Title: Symantec VERITAS vulnerability in HP/UNIX 11.23
Post by: Hack_80 on June 07, 2012, 05:50:06 AM
vulnerabilities reported in HP/UNIX 11.23 for “Symantec VERITAS Enterprise Administrator Service (vxsvc) Multiple Integer Overflows”
Though applying required patch “PHCO_42173” Nessus scanner is reporting same vulnerability for the server again
Kindly let me know if any had faced such issues...


Title: Re: Symantec VERITAS vulnerability in HP/UNIX 11.23
Post by: ajohnson on June 07, 2012, 09:11:43 PM
Try and determine what the signature is actually checking and see if the patch would have any impact on that.


Title: Re: Symantec VERITAS vulnerability in HP/UNIX 11.23
Post by: MaXe on June 08, 2012, 06:43:19 AM
The Nessus plugin may not be updated to being able to identify whether the service is patched or not, in case e.g. version numbers / banners didn't change, etc.

But as ajohnson said, try to determine what Nessus specifically does to identify if the patch is installed or not  :)


Title: Re: Symantec VERITAS vulnerability in HP/UNIX 11.23
Post by: Hack_80 on June 08, 2012, 03:07:30 PM
Any way.. to check what nessus is doing to detect such vulnerability ?Also I am  only resposible for mitigations,Scanning is done by Separate team.
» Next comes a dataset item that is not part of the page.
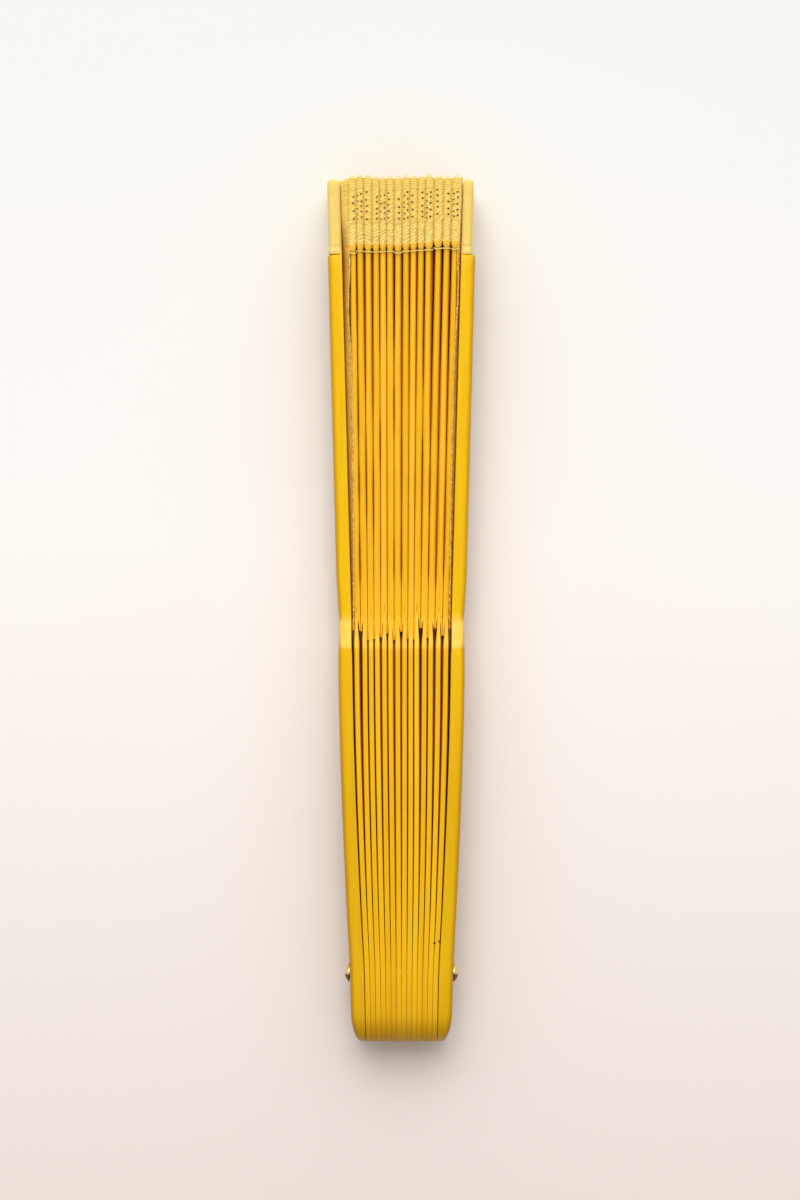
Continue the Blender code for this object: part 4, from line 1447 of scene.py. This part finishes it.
def makeFloor():
    shape = bmesh.new()
    bmesh.ops.create_grid(shape, x_segments=1, y_segments=1, size=studio["floorSize"])
    floor = toObject("floor", shape)
    material, tree = startMaterial("floor_paper", Roughness=0.9, Specular_IOR_Level=0.1)
    # painted light: the paper is coloured brightest near the middle, darker towards both ends and warmer towards
    # −Y, standing in for the falloff of the light
    along = parted(tree, stretched(tree, "Object"))[1]
    share = calc(tree, "MULTIPLY_ADD", along, 1 / studio["floorSpan"], 0.5)
    floor.data.materials.append(endMaterial(material, Base_Color=ramp(tree, share, *studio["floor"])))


def makeLamp():
    data = bpy.data.lights.new("key", "AREA")
    data.energy = studio["lampPower"]
    data.shape = "RECTANGLE"
    data.size, data.size_y = studio["lampSize"]
    data.color = studio["lampColour"]
    key = addObject("key", data)
    key.location = studio["lampAt"]
    key.rotation_euler = Vector(studio["lampAt"]).to_track_quat("Z", "Y").to_euler()


def makeSky():
    world = bpy.data.worlds.new("studio")
    world.use_nodes = True
    tree = world.node_tree
    direction = addNode(tree, "ShaderNodeTexCoord").outputs["Generated"]

    def facing(towards, *stops):
        dot = vectorCalc(tree, "DOT_PRODUCT", direction, towards, "Value")
        return ramp(tree, calc(tree, "MULTIPLY_ADD", dot, 0.5, 0.5), *stops)

    # even sky that is dimmer straight above, and a broad glow low down on the side of the tips
    tilt = studio["glowTilt"]
    glow = facing((0.0, math.sin(tilt), math.cos(tilt)), (0.8, 0), (0.98, 1))
    sky = facing((0.0, 0.0, 1.0), *studio["sky"])
    light = calc(tree, "MULTIPLY_ADD", glow, studio["glow"], sky)
    # gloss shows the pale backdrop too, low down on the lit side
    lit = facing((0.0, 1.0, 0.0), (0.4, 0), (0.6, 1))
    low = calc(tree, "MULTIPLY", facing((0.0, 0.0, 1.0), (0.5, 1), (0.7, 0)), lit)
    path = addNode(tree, "ShaderNodeLightPath").outputs
    gloss = calc(tree, "MULTIPLY", path["Is Glossy Ray"], low)
    mirrored = blendColour(tree, gloss, light, studio["horizon"], "LIGHTEN")
    seen = blendColour(tree, path["Is Camera Ray"], mirrored, studio["horizon"])
    tree.links.new(seen, tree.nodes["Background"].inputs["Color"])
    bpy.context.scene.world = world


def makeCamera():
    data = bpy.data.cameras.new("camera")
    data.lens = studio["lens"]
    data.clip_start, data.clip_end = 0.01, 10
    camera = addObject("camera", data)
    camera.location = studio["cameraAt"]
    bpy.context.scene.camera = camera


makeFloor()
makeLamp()
makeSky()
makeCamera()
bpy.context.scene.view_settings.view_transform = "Standard"
print("studio ready")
How in technical terms i need to investigate the case or what question i need to do o the scanner team. should i ask for any logs....?


Title: Re: Symantec VERITAS vulnerability in HP/UNIX 11.23
Post by: 3xban on June 09, 2012, 11:03:04 AM
you can ask for the full dump of the nessus report.  I have a similar problem where scans are run but are uploaded to a reporting system which gives me a whopping 1 line item per vulnerability found and a link to the CVE but not what exactly was found or what triggered it.

When it doubt see if you can run your own scans.  I don't always take the word of the people doing our scans.  Mostly since they are just using the default safe scan plugins.  Not even doing authentication based scans.  So it is all just best guess.